Remember, your cxx parser captures (and knows) the names of included files. We can extend the symbol table to multiple input files in the future. --search-path-<LANG>=+path option will be needed:-) We have a parser for Makefile...The -I option value for CPPFLAGS can be known....

masatake commented 4 years ago

@techee, I'm very sorry for taking so long time for this issue. I discussed this topic with @pragmaware at #2395. And I got a question for you.

You wrote:


... we want to show

X foo()

and not

enum X foo()

I found am abnormal example input:

struct file* (make_open_file_fn(void))(const char*)
{
  return 0;
}

This function returns a function and is defined without using a typedef. @pragmaware's C parser works well:

make_open_file_fn   /tmp/bar.c  /^struct file* (make_open_file_fn(void))(const char*)$/;"   f   typeref:struct:file * ()(const char *)

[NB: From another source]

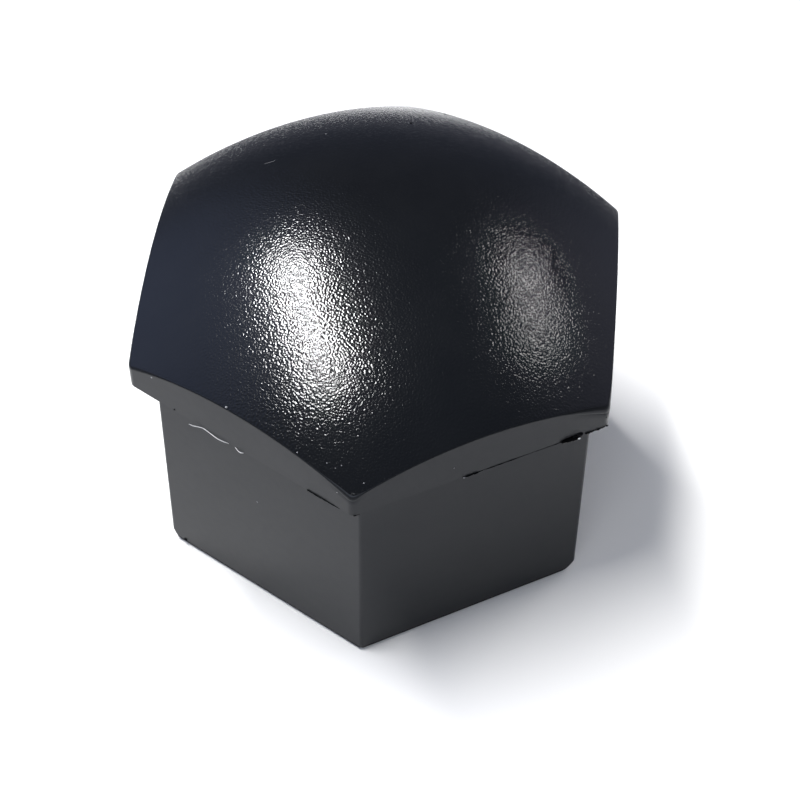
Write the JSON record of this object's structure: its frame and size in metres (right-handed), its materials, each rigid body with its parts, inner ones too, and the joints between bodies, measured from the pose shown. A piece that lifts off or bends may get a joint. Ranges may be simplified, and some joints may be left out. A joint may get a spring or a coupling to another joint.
{
  "type": "wheel nut cover cap",
  "caption": "Black plastic push-on cap that covers a wheel nut or bolt head: hexagonal skirt, wider hexagonal head with a puller ledge, spherical dome, ribbed hexagonal socket.",
  "frame": {"origin": "centre of the open mouth, on the plane that the skirt's rim stands on", "axes": "+Z along the cap's axis towards the dome, +X through a corner of the hexagon"},
  "size_m": [0.0252, 0.022, 0.0179],
  "materials": {
    "cap": "black thermoplastic, finely grained on the dome and satin on the sides"
  },
  "bodies": {
    "root": {"cap": "cap"}
  },
  "joints": []
}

The question is about the typeref field. The first subfield of the typeref is struct. However, the function (make_open_file_fn) doesn't return a struct. It returns a function.

In this case, the value for typeref cannot be as you wanted. In this case, what kind of output as typeref field does Geany want?

As far as seeing mini-geany.c, Geany uses only the second field. Geany refers only `file ()(const char ), and it is good enough?